4.2 Add the content test Dockerfile: tests/content/Dockerfile

We build a dedicated container image for the content test, just like for the other test suites.

Create tests/content/Dockerfile:

FROM python:3.12-slim
WORKDIR /app
RUN pip install --no-cache-dir requests
COPY tests /app/tests
CMD ["python3", "-m", "tests.content.test_content"]

4.3 Add the content test service to docker-compose.yml

Add a third test container (content_test) to the compose pipeline.
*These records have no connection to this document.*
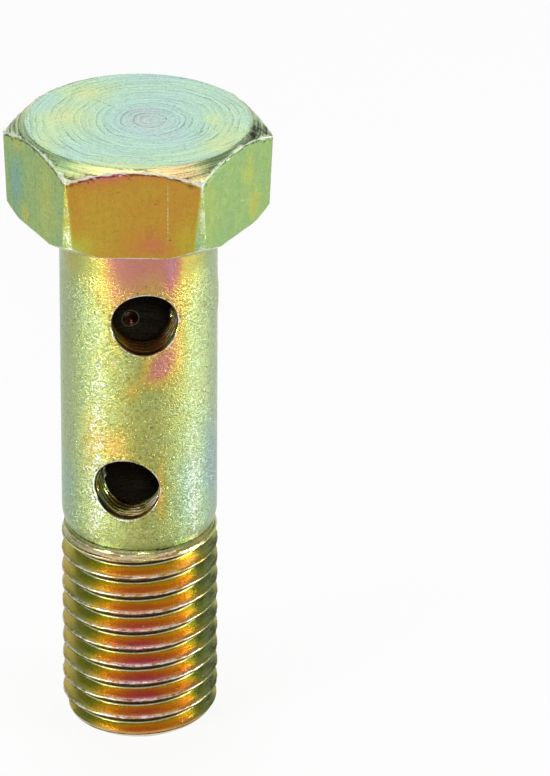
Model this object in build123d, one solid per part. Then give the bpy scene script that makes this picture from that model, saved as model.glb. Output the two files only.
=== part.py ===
"""Double banjo bolt, M12 x 1.5, with a 17 mm hexagon head and two cross ports.

Millimetres. +Z runs up the bolt from its threaded end to its head, and the
origin is the middle of the flat threaded end. Two flats of the hexagon face
+Y and -Y. The turn of a port is counted from -Y towards +X.
"""
import os
from math import cos, hypot, radians, tan

from build123d import *

# Head
across_flats = 17.0
head_height = 7.0
corner_wear_top = 0.03       # taken off each corner's radius at its upper end
corner_wear_foot = 0.24      # and at its lower end
crown_inset = 1.585          # worn corner's radius less that of the top flat
crown_slope = 35.0           # top chamfer, degrees below horizontal
seat_inset = 0.775           # worn corner's radius less that of the seat
seat_slope = 40.0            # lower chamfer, degrees above horizontal

# Shank
seat_height = 41.6           # threaded end to the seat under the head
shank_diameter = 11.6
seat_corner = 0.3            # 45 degree corner between shank and seat
neck_height = 16.05          # threaded end to the ring groove above the thread
neck_depth = 0.35            # of that groove, below the shank
neck_roll = 1.3              # length over which the shank rolls into it

# Thread, single start, right hand
thread_major = 11.75
thread_pitch = 1.5
thread_depth = 0.6134 * thread_pitch
crest_width = thread_pitch / 8
root_width = thread_pitch / 6
neck_flank = 0.5             # axial length of the slope from neck to thread
runout_length = 1.2          # axial length over which the groove runs out
lead_circle = 10.6           # diameter of the flat threaded end
lead_length = 1.0            # axial length of the chamfer around it

# Oil passages
flow_bore = 6.0              # diameter
flow_bore_depth = 38.6       # threaded end to the end of the full diameter
drill_point = 118.0          # included angle of the bore's blind end, degrees
mouth_break = 0.4            # chamfer at the bore's mouth
port_diameter = 4.8
port_break = 0.12            # edge break where a port leaves the shank
upper_port_drop = 6.77       # seat down to the port's axis
upper_port_turn = 7.0
lower_port_drop = 20.37
lower_port_turn = -7.8

# Dependent sizes
crown_height = seat_height + head_height
shank_radius = shank_diameter / 2
neck_radius = shank_radius - neck_depth
thread_radius = thread_major / 2
thread_root = thread_radius - thread_depth
bore_radius = flow_bore / 2
cutter_overrun = thread_pitch    # how far a cutting solid passes the metal


def turned(outline):
    """Solid of revolution about Z of closed outline edges drawn in XZ."""
    return revolve(make_face(Plane.XZ * outline), Axis.Z)


def hexagon_head():
    """Hexagon bar, turned to a chamfer at each end and worn at its corners."""
    bar = Pos(0, 0, seat_height) * extrude(
        RegularPolygon(across_flats / 2, 6, major_radius=False), head_height)
    corner = across_flats / 2 / cos(radians(30))
    top = corner - corner_wear_top
    foot = corner - corner_wear_foot
    crown_drop = crown_inset * tan(radians(crown_slope))
    seat_rise = seat_inset * tan(radians(seat_slope))
    return bar & turned(Polyline(
        (0, seat_height),
        (foot - seat_inset, seat_height),
        (foot, seat_height + seat_rise),
        (top, crown_height - crown_drop),
        (top - crown_inset, crown_height),
        (0, crown_height),
        close=True))


def shank_blank():
    """Plain shank, ring groove and threaded stretch before it is threaded."""
    roll_start = (shank_radius, neck_height + neck_roll)
    neck = (neck_radius, neck_height)
    wall = Polyline((0, seat_height), (shank_radius, seat_height), roll_start)
    roll = TangentArc(roll_start, neck, tangent=(0, -1))
    end = Polyline(
        neck,
        (thread_radius, neck_height - neck_flank),
        (thread_radius, lead_length),
        (lead_circle / 2, 0),
        (0, 0),
        (0, seat_height))
    return turned(wall + roll + end)


def thread_groove():
    """Helical V groove of the thread, running out just below the neck."""
    length = neck_height + cutter_overrun
    path = Pos(0, 0, -cutter_overrun) * Helix(
        thread_pitch, length, thread_radius)
    mouth = (thread_pitch - crest_width) / 2
    root = root_width / 2
    section = make_face(Polyline(
        (-thread_depth, -root), (0, -mouth), (neck_depth, -mouth),
        (neck_depth, mouth), (0, mouth), (-thread_depth, root), close=True))
    start = Plane(origin=path @ 0, x_dir=(1, 0, 0), z_dir=path % 0)
    groove = sweep(start * section, path=path, is_frenet=True)
    fade_start = neck_height - runout_length
    runout = turned(Polyline(
        (0, fade_start), (thread_root, fade_start),
        (thread_radius, neck_height), (thread_radius + 1, neck_height),
        (thread_radius + 1, neck_height + cutter_overrun),
        (0, neck_height + cutter_overrun), close=True))
    return groove - runout


def oil_bore():
    """Blind axial bore, open at the threaded end, with its drill point."""
    point = bore_radius / tan(radians(drill_point / 2))
    return turned(Polyline(
        (0, -mouth_break),
        (bore_radius + 2 * mouth_break, -mouth_break),
        (bore_radius, mouth_break),
        (bore_radius, flow_bore_depth),
        (0, flow_bore_depth + point),
        close=True))


def port(drop, turn):
    """Cross hole from the flow bore out through one wall of the shank."""
    drill = Rotation(90, 0, 0) * Cylinder(
        port_diameter / 2, shank_radius + cutter_overrun,
        align=(Align.CENTER, Align.CENTER, Align.MIN))
    return Pos(0, 0, seat_height - drop) * Rotation(0, 0, turn) * drill


def on_shank(edge):
    """True for an edge that lies wholly on the plain shank's surface."""
    low, high = neck_height + neck_roll, seat_height - seat_corner
    return all(
        abs(hypot(spot.X, spot.Y) - shank_radius) < 0.01
        and low + 0.1 < spot.Z < high - 0.1
        for spot in (edge @ 0.1, edge @ 0.4, edge @ 0.8))


def banjo_bolt():
    blank = hexagon_head() + shank_blank()
    seat_edge = blank.edges().filter_by(GeomType.CIRCLE).filter_by(
        lambda e: abs(e.radius - shank_radius) < 0.01
        and abs(e.center().Z - seat_height) < 0.01)
    blank = chamfer(seat_edge, seat_corner)
    ported = (blank - port(upper_port_drop, upper_port_turn)
              - port(lower_port_drop, lower_port_turn))
    ported = chamfer(ported.edges().filter_by(on_shank), port_break)
    return ported - oil_bore() - thread_groove()


os.makedirs("parts", exist_ok=True)
export_step(banjo_bolt(), "parts/banjo_bolt.step")
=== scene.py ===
from math import acos, atan2, cos, degrees, exp, hypot, pi, radians, sin, sqrt, tan

import bmesh
import bpy
from mathutils import Matrix, Vector, noise


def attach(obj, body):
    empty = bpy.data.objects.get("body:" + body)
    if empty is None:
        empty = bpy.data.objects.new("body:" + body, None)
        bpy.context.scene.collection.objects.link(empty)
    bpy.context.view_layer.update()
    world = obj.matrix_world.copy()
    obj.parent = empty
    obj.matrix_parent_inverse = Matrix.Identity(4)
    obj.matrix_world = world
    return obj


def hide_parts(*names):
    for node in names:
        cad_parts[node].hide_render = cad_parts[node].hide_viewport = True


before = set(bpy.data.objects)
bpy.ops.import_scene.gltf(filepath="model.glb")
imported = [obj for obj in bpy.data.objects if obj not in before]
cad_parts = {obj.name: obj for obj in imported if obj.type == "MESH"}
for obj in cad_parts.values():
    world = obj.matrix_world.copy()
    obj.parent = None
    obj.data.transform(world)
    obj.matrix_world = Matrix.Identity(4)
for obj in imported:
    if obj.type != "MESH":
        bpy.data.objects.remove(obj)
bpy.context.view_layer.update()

# The bolt is shaped in millimetres and scaled to metres when it is finished.
# A turn is counted from the front (-Y) towards the right (+X).
millimetre = 0.001
weldGap = 1e-4  # points nearer than this become one
sharpFrom = 34  # degrees between two faces from which their edge shows as a corner

# numbers that say which skin a face belongs to, in the order of the materials
crownSkin, coneSkin, flatSkin, seatSkin, shankSkin, threadSkin, neckSkin, portSkin, boreSkin = range(9)


def blendMin(a, b, width):  # the smaller one, with the corner between them rounded
    near = max(width - abs(a - b), 0.0) / width
    return min(a, b) - near * near * width / 4


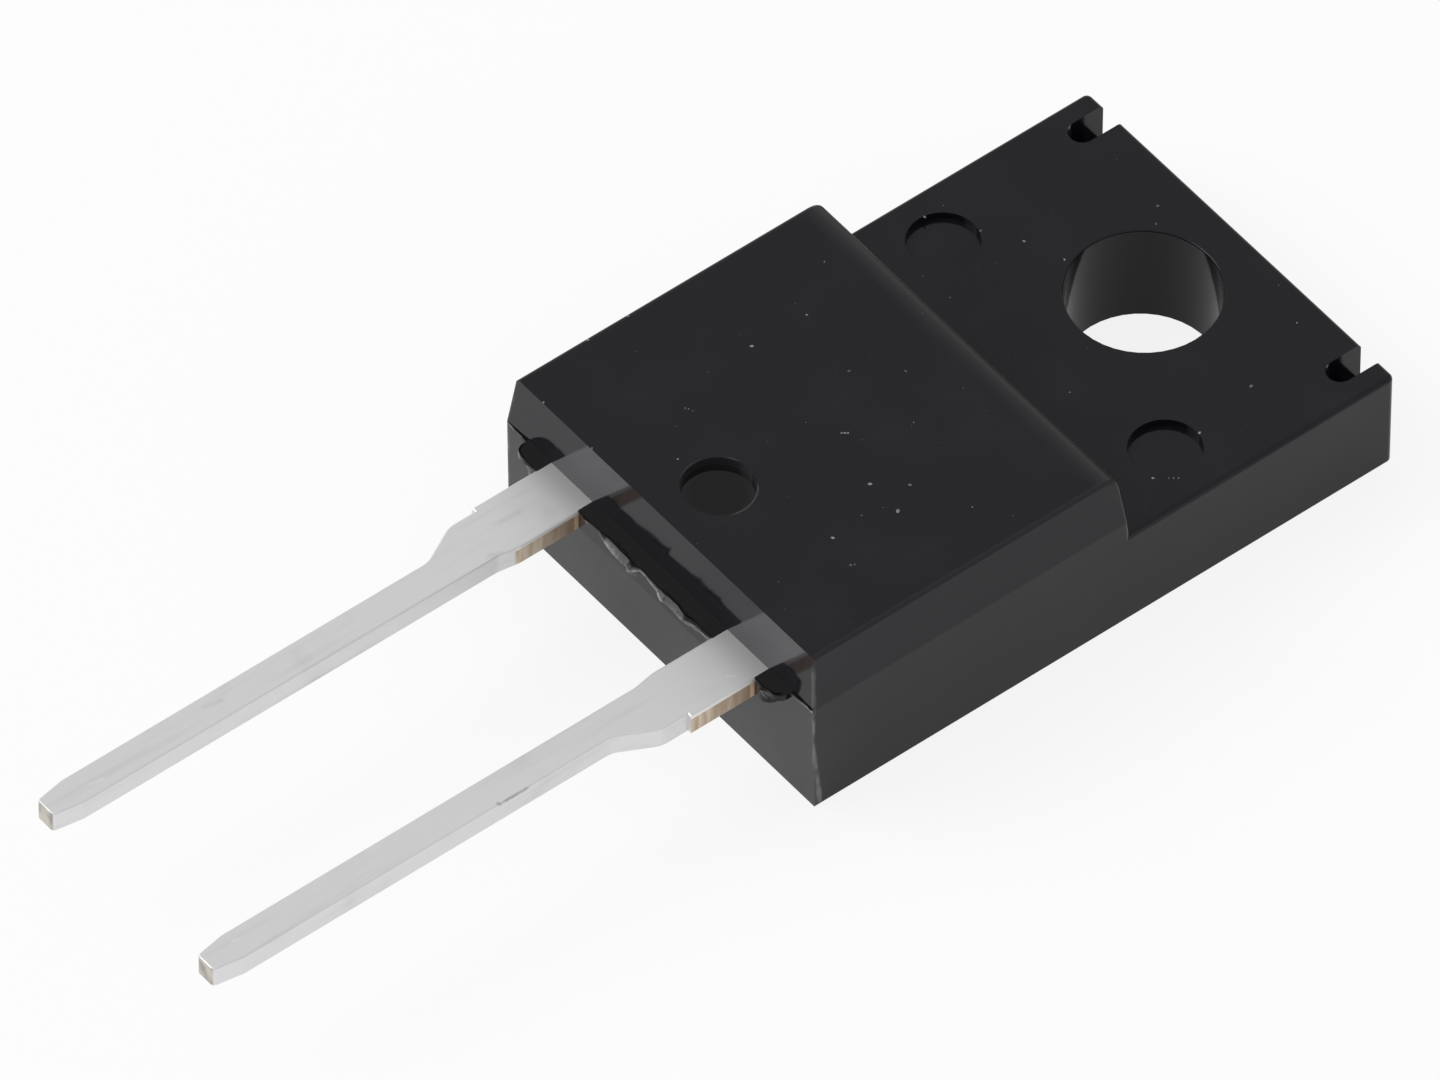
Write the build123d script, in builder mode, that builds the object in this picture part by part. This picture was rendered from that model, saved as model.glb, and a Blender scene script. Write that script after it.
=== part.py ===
from build123d import *
from math import radians, tan
import os

# Power diode in a fully insulated moulded package, with two leads and a tab for one screw.
# Origin: the mounting hole's axis, on the flat back. +Z points out of the marked face,
# +Y runs from the leads to the end of the tab, and X runs across. Millimetres.

# Moulded body
body_width = 9.9  # at the parting line, where the body is widest
body_length = 15.13  # front face to the end of the tab
body_thickness = 4.35  # back to marked face
tab_thickness = 2.55
block_length = 8.22  # front face to the foot of the step down to the tab
parting_height = 3.0  # where the halves of the mould met, level with the top of the leads
upper_draft = 7.0  # degrees, on the side walls above the parting line and on the step
front_upper_draft = 5.0  # degrees, on the front wall above the parting line
front_draft = 1.0  # degrees, on the front wall below the parting line
step_edge_radius = 0.4  # from the marked face into the step
side_edge_radius = 0.1  # along both sides of the marked face and down the corners of the step
tab_edge_radius = 0.12  # round the top of the tab
end_corner_radius = 0.15  # the two upright corners at the end of the tab
back_edge_radius = 0.04  # round the flat back

# Mounting hole
hole_diameter = 3.3
hole_to_end = 2.56  # the hole's axis to the end of the tab
hole_rim_radius = 0.04  # rounding of the upper rim only

# Slots in the end of the tab, where the mould held the frame
slot_width = 0.6
slot_spacing = 8.3  # centre to centre
slot_length = 1.1
slot_depth = 1.1

# Round marks of the mould's ejector pins
pin_mark_diameter = 1.57
block_mark_depth = 0.2
block_mark_setback = 1.5  # behind the front face
tab_mark_depth = 0.16
tab_mark_spacing = 7.16
tab_mark_offset = 2.34  # in front of the hole's axis

# Resin left between and beside the leads, where it had run out to the tie bars
web_length = 0.37  # front face to the broken edge
web_width = 8.56
web_thick_width = 7.9  # the part that is as thick as the leads
web_end_thickness = 0.15
web_corner_radius = 0.25

# Leads
lead_pitch = 5.2
lead_width = 0.75
lead_thickness = 0.5
lead_length = 13.67  # front face to tip
tip_taper = 0.12
tip_taper_length = 0.7
tip_corner_radius = 0.1
lead_edge_radius = 0.04
flare_radius = 0.6  # where the outline widens from the thin lead to the shoulder
shoulder_inside = 0.46  # from a lead's centre line towards the other lead
shoulder_outside = 0.85  # from a lead's centre line away from the other lead
bar_stub = 0.1  # how far the cut tie bar stands out from the outer shoulder
bar_stub_length = 2.02  # front face to the end of the cut
inner_flare_start = 1.9
inner_flare_end = 2.4
outer_taper_start = 2.7
outer_taper_end = 3.6

# Copper inside the body
root_length = 0.85  # how far both leads run straight in
back_insulation = 0.65  # moulding between the die pad and the back
pad_width = 8.0
pad_length = 8.1
pad_thickness = 1.3
pad_setback = 2.1  # front face to the pad's edge
pad_corner_radius = 0.5
pad_joint = 0.3  # how far the bent neck reaches over the pad's edge, to be one with it
post_width = 3.2
post_length = 0.8
post_shift = -0.1  # the post's middle from its lead's centre line, towards the other lead

# Silicon and its joints
die_size = 3.0
die_thickness = 0.25
die_setback = 5.2  # front face to the middle of the die
die_shift = 0.4  # towards the anode
solder_thickness = 0.05
solder_margin = 0.1

# Bond wires
wire_diameter = 0.38
wire_flat = 0.03  # how far a bonded foot is pressed flat
wire_foot = 0.7
wire_loop_height = 3.62  # centre of the wire at the top of its loop
wire_loop_length = 1.0
wire_loop_setback = 2.4  # front face to the near end of the loop's top
wire_post_foot = 0.65
wire_die_spacing = 1.2
wire_post_spacing = 1.4
wire_radii = [0.85, 1.2, 1.4, 1.1]  # bends from the die to the post

# Places that follow from the sizes above
end_y = hole_to_end
front_y = end_y - body_length
step_foot_y = front_y + block_length
step_top_y = step_foot_y - (body_thickness - tab_thickness) * tan(radians(upper_draft))
front_top_y = front_y + (body_thickness - parting_height) * tan(radians(front_upper_draft))
upper_inset = (body_thickness - parting_height) * tan(radians(upper_draft))
lower_inset = parting_height * tan(radians(front_draft))
half_width = body_width / 2
lead_x = lead_pitch / 2
lead_top = parting_height
lead_bottom = lead_top - lead_thickness
pad_front_y = front_y + pad_setback
pad_top = back_insulation + pad_thickness
post_front_y = front_y + root_length
die_y = front_y + die_setback
die_bottom = pad_top + solder_thickness
die_top = die_bottom + die_thickness
post_x = lead_x + post_shift
near = 0.01  # reach of a selector around a named place

os.makedirs("parts", exist_ok=True)


def lead_outline(side):
    """The stamped outline of one lead in plan, from its root inside the body to its tip.

    side is -1 for the cathode and +1 for the anode; both have their wide shoulder outside.
    """
    inner = lead_x - shoulder_inside
    outer = lead_x + shoulder_outside
    thin_inner = lead_x - lead_width / 2
    thin_outer = lead_x + lead_width / 2
    tip_y = front_y - lead_length
    points = [
        (inner, front_y + root_length),
        (inner, front_y - inner_flare_start),
        (thin_inner, front_y - inner_flare_end),
        (thin_inner, tip_y + tip_taper_length),
        (thin_inner + tip_taper, tip_y),
        (thin_outer - tip_taper, tip_y),
        (thin_outer, tip_y + tip_taper_length),
        (thin_outer, front_y - outer_taper_end),
        (outer, front_y - outer_taper_start),
        (outer, front_y - bar_stub_length),
        (outer + bar_stub, front_y - bar_stub_length),
        (outer + bar_stub, front_y + root_length),
    ]
    return [(side * x, y) for x, y in points]


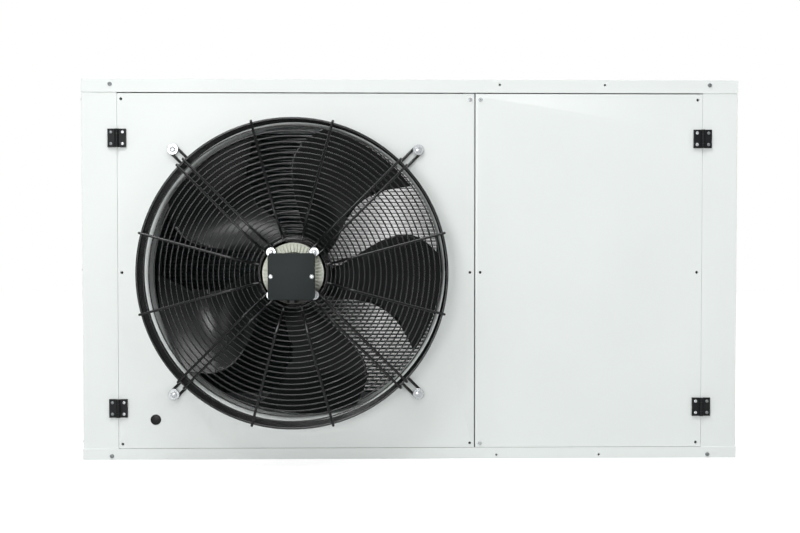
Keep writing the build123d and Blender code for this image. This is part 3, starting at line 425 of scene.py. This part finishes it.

It shares:

  • the same network (sentiment_net) so it can reach api via DNS name api
  • the shared volume (./shared:/shared) so it can append to /shared/api_test.log
  • the same environment variable conventions (LOG, API_ADDRESS, API_PORT, LOG_PATH, HTTP_TIMEOUT)

Add this service:

  content_test:
    user: "${HOST_UID}:${HOST_GID}"    
    build:
      context: .
      dockerfile: ./tests/content/Dockerfile
    container_name: content_test
    depends_on:
      - api
    networks:
      - sentiment_net
    environment:
      - LOG=1
      - API_ADDRESS=api
      - API_PORT=8000
      - LOG_PATH=/shared/api_test.log
      - HTTP_TIMEOUT=5
    volumes:
      - ./shared:/shared

4.4 Extend setup.sh + Makefile to run the content test

Add two Make targets (mirrors auth/authz):

wait-content:
	# [make wait-content] Wait until content_test finishes
	@docker compose -p $(COMPOSE_PROJECT) wait content_test >/dev/null 2>&1 || true

logs-content:
	# [make logs-content] Print content_test logs (tail=200)
	@docker compose -p $(COMPOSE_PROJECT) logs --no-color --tail=200 content_test || true

Then call them in setup.sh after auth/authz:

# Run + wait for content tests + show logs
make wait-content
make logs-content

5. Conclusion

When we run ./setup.sh ...

  • docker compose will start the api service + all three test containers
  • upon start, the test containers automatically execute their associated test module
  • each test will append logging info into the shared /shared/api_test.log
  • and the script will snapshot it to ./log.txt for submission.